— The input —
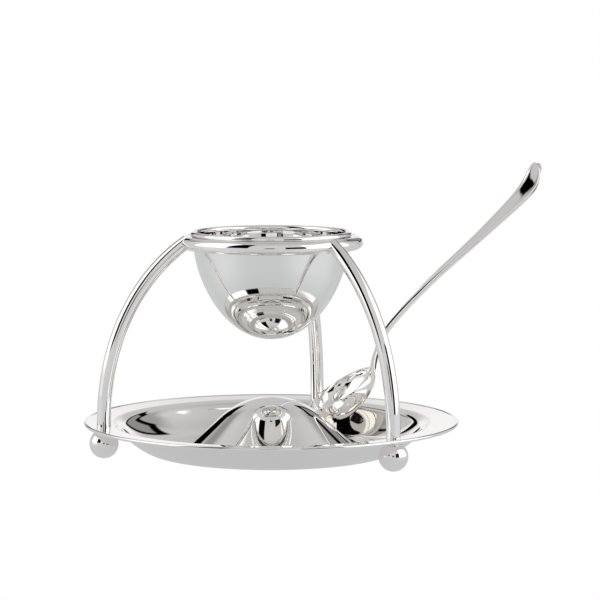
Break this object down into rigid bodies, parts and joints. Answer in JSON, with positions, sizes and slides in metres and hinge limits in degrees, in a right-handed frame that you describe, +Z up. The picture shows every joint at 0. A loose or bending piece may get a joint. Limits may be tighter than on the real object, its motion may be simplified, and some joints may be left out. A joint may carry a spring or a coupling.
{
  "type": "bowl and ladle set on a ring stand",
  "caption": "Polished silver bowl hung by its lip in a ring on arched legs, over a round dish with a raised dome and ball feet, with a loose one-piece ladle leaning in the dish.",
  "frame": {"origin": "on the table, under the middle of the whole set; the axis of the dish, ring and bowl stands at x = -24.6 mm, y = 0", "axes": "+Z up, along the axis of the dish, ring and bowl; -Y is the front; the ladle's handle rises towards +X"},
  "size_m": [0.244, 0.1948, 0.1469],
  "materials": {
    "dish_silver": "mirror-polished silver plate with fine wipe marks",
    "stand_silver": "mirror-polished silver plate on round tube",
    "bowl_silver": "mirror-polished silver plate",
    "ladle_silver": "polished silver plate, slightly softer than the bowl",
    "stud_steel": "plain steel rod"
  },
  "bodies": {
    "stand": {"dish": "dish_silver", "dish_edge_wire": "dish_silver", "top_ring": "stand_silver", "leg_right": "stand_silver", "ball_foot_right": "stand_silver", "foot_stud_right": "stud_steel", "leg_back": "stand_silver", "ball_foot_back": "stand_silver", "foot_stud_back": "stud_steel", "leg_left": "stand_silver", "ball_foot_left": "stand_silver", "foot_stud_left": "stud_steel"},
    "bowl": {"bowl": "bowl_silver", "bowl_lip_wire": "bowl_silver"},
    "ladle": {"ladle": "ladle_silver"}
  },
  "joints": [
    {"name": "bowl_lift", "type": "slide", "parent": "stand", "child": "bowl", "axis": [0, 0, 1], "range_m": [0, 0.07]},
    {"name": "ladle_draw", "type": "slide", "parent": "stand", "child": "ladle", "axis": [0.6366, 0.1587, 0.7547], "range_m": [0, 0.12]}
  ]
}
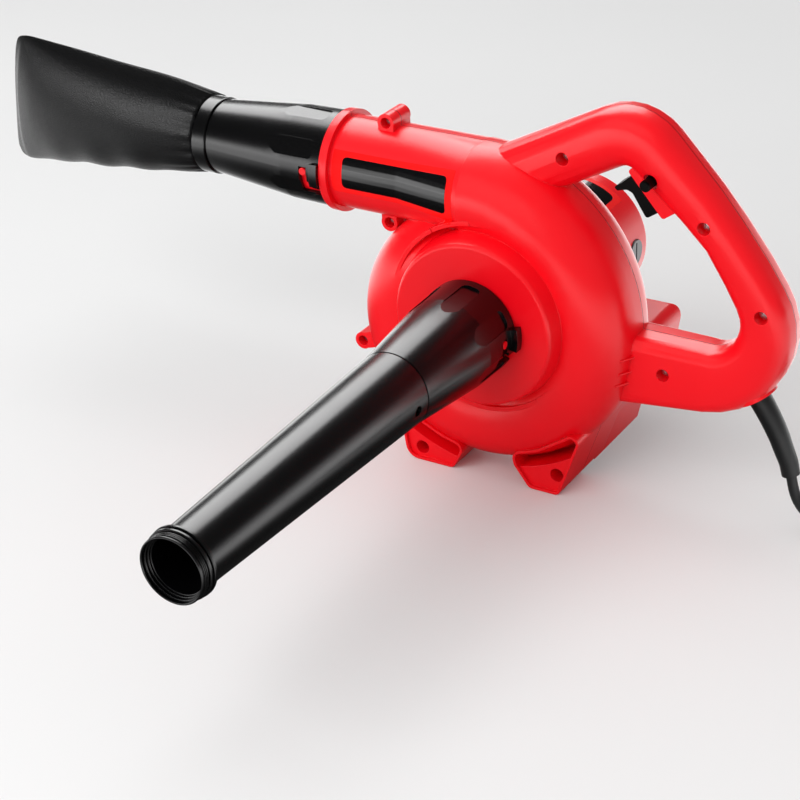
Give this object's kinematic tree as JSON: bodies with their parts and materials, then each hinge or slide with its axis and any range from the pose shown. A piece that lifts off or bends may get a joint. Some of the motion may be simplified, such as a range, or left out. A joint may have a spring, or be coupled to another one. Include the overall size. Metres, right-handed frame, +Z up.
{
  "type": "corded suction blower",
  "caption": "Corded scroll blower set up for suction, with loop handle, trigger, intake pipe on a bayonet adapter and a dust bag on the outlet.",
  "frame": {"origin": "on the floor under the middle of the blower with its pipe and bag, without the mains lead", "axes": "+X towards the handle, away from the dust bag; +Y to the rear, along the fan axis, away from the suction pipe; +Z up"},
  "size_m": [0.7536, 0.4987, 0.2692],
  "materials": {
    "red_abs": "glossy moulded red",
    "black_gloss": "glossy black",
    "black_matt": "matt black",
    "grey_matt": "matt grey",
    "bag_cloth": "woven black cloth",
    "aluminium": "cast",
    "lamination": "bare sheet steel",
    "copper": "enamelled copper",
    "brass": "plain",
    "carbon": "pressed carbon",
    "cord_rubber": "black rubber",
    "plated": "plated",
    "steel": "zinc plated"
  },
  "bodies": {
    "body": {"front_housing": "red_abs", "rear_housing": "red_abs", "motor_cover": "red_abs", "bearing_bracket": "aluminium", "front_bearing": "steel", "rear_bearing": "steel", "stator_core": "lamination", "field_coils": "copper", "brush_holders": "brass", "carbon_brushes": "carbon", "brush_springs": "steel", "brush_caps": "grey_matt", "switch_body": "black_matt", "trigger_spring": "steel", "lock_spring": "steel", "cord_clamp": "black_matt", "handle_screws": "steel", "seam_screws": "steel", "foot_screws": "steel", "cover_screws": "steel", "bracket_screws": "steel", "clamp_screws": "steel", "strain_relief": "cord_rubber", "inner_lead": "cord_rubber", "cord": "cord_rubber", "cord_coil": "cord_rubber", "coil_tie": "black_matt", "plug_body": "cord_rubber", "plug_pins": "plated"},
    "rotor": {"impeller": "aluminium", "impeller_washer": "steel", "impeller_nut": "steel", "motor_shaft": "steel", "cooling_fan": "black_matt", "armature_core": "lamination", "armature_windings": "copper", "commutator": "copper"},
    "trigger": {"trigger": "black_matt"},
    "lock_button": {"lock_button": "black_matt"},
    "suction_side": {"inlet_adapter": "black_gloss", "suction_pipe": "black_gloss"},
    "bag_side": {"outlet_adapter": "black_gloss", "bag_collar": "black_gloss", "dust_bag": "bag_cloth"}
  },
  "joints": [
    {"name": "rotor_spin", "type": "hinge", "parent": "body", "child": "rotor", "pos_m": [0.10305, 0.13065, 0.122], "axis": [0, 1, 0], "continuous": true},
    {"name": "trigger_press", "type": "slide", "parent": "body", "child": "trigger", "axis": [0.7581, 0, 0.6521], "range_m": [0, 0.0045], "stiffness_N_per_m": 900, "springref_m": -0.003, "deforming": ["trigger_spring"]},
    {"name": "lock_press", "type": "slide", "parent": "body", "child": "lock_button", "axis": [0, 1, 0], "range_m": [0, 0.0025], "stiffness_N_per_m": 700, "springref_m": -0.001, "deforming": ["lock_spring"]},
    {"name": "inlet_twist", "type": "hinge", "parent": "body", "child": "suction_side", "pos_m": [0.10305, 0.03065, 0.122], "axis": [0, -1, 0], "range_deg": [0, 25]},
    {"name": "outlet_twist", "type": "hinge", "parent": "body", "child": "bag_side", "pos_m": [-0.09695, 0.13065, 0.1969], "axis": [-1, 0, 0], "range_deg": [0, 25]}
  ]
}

— What the task requires —
Every entry should be printed again exactly as it stands.

— Reply to the exercise —
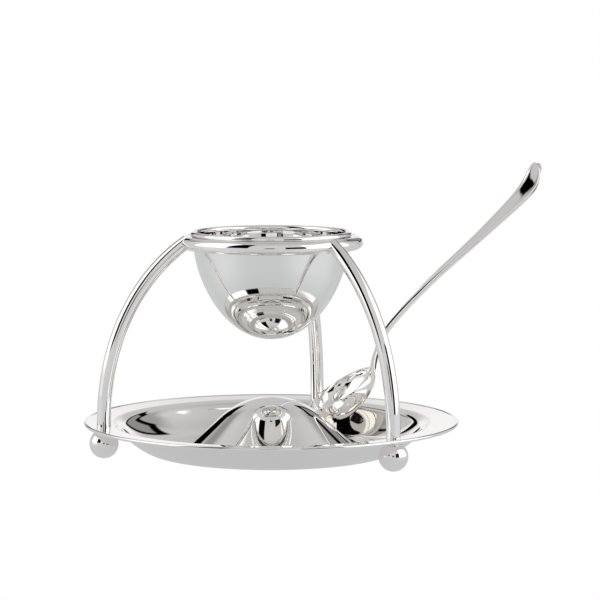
Break this object down into rigid bodies, parts and joints. Answer in JSON, with positions, sizes and slides in metres and hinge limits in degrees, in a right-handed frame that you describe, +Z up. The picture shows every joint at 0. A loose or bending piece may get a joint. Limits may be tighter than on the real object, its motion may be simplified, and some joints may be left out. A joint may carry a spring or a coupling.
{
  "type": "bowl and ladle set on a ring stand",
  "caption": "Polished silver bowl hung by its lip in a ring on arched legs, over a round dish with a raised dome and ball feet, with a loose one-piece ladle leaning in the dish.",
  "frame": {"origin": "on the table, under the middle of the whole set; the axis of the dish, ring and bowl stands at x = -24.6 mm, y = 0", "axes": "+Z up, along the axis of the dish, ring and bowl; -Y is the front; the ladle's handle rises towards +X"},
  "size_m": [0.244, 0.1948, 0.1469],
  "materials": {
    "dish_silver": "mirror-polished silver plate with fine wipe marks",
    "stand_silver": "mirror-polished silver plate on round tube",
    "bowl_silver": "mirror-polished silver plate",
    "ladle_silver": "polished silver plate, slightly softer than the bowl",
    "stud_steel": "plain steel rod"
  },
  "bodies": {
    "stand": {"dish": "dish_silver", "dish_edge_wire": "dish_silver", "top_ring": "stand_silver", "leg_right": "stand_silver", "ball_foot_right": "stand_silver", "foot_stud_right": "stud_steel", "leg_back": "stand_silver", "ball_foot_back": "stand_silver", "foot_stud_back": "stud_steel", "leg_left": "stand_silver", "ball_foot_left": "stand_silver", "foot_stud_left": "stud_steel"},
    "bowl": {"bowl": "bowl_silver", "bowl_lip_wire": "bowl_silver"},
    "ladle": {"ladle": "ladle_silver"}
  },
  "joints": [
    {"name": "bowl_lift", "type": "slide", "parent": "stand", "child": "bowl", "axis": [0, 0, 1], "range_m": [0, 0.07]},
    {"name": "ladle_draw", "type": "slide", "parent": "stand", "child": "ladle", "axis": [0.6366, 0.1587, 0.7547], "range_m": [0, 0.12]}
  ]
}
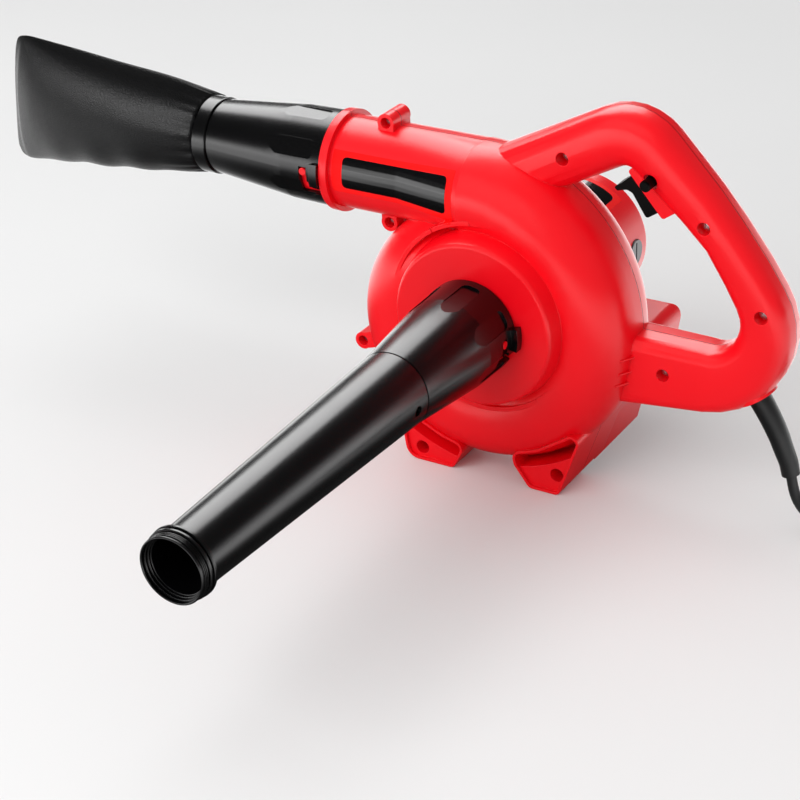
Give this object's kinematic tree as JSON: bodies with their parts and materials, then each hinge or slide with its axis and any range from the pose shown. A piece that lifts off or bends may get a joint. Some of the motion may be simplified, such as a range, or left out. A joint may have a spring, or be coupled to another one. Include the overall size. Metres, right-handed frame, +Z up.
{
  "type": "corded suction blower",
  "caption": "Corded scroll blower set up for suction, with loop handle, trigger, intake pipe on a bayonet adapter and a dust bag on the outlet.",
  "frame": {"origin": "on the floor under the middle of the blower with its pipe and bag, without the mains lead", "axes": "+X towards the handle, away from the dust bag; +Y to the rear, along the fan axis, away from the suction pipe; +Z up"},
  "size_m": [0.7536, 0.4987, 0.2692],
  "materials": {
    "red_abs": "glossy moulded red",
    "black_gloss": "glossy black",
    "black_matt": "matt black",
    "grey_matt": "matt grey",
    "bag_cloth": "woven black cloth",
    "aluminium": "cast",
    "lamination": "bare sheet steel",
    "copper": "enamelled copper",
    "brass": "plain",
    "carbon": "pressed carbon",
    "cord_rubber": "black rubber",
    "plated": "plated",
    "steel": "zinc plated"
  },
  "bodies": {
    "body": {"front_housing": "red_abs", "rear_housing": "red_abs", "motor_cover": "red_abs", "bearing_bracket": "aluminium", "front_bearing": "steel", "rear_bearing": "steel", "stator_core": "lamination", "field_coils": "copper", "brush_holders": "brass", "carbon_brushes": "carbon", "brush_springs": "steel", "brush_caps": "grey_matt", "switch_body": "black_matt", "trigger_spring": "steel", "lock_spring": "steel", "cord_clamp": "black_matt", "handle_screws": "steel", "seam_screws": "steel", "foot_screws": "steel", "cover_screws": "steel", "bracket_screws": "steel", "clamp_screws": "steel", "strain_relief": "cord_rubber", "inner_lead": "cord_rubber", "cord": "cord_rubber", "cord_coil": "cord_rubber", "coil_tie": "black_matt", "plug_body": "cord_rubber", "plug_pins": "plated"},
    "rotor": {"impeller": "aluminium", "impeller_washer": "steel", "impeller_nut": "steel", "motor_shaft": "steel", "cooling_fan": "black_matt", "armature_core": "lamination", "armature_windings": "copper", "commutator": "copper"},
    "trigger": {"trigger": "black_matt"},
    "lock_button": {"lock_button": "black_matt"},
    "suction_side": {"inlet_adapter": "black_gloss", "suction_pipe": "black_gloss"},
    "bag_side": {"outlet_adapter": "black_gloss", "bag_collar": "black_gloss", "dust_bag": "bag_cloth"}
  },
  "joints": [
    {"name": "rotor_spin", "type": "hinge", "parent": "body", "child": "rotor", "pos_m": [0.10305, 0.13065, 0.122], "axis": [0, 1, 0], "continuous": true},
    {"name": "trigger_press", "type": "slide", "parent": "body", "child": "trigger", "axis": [0.7581, 0, 0.6521], "range_m": [0, 0.0045], "stiffness_N_per_m": 900, "springref_m": -0.003, "deforming": ["trigger_spring"]},
    {"name": "lock_press", "type": "slide", "parent": "body", "child": "lock_button", "axis": [0, 1, 0], "range_m": [0, 0.0025], "stiffness_N_per_m": 700, "springref_m": -0.001, "deforming": ["lock_spring"]},
    {"name": "inlet_twist", "type": "hinge", "parent": "body", "child": "suction_side", "pos_m": [0.10305, 0.03065, 0.122], "axis": [0, -1, 0], "range_deg": [0, 25]},
    {"name": "outlet_twist", "type": "hinge", "parent": "body", "child": "bag_side", "pos_m": [-0.09695, 0.13065, 0.1969], "axis": [-1, 0, 0], "range_deg": [0, 25]}
  ]
}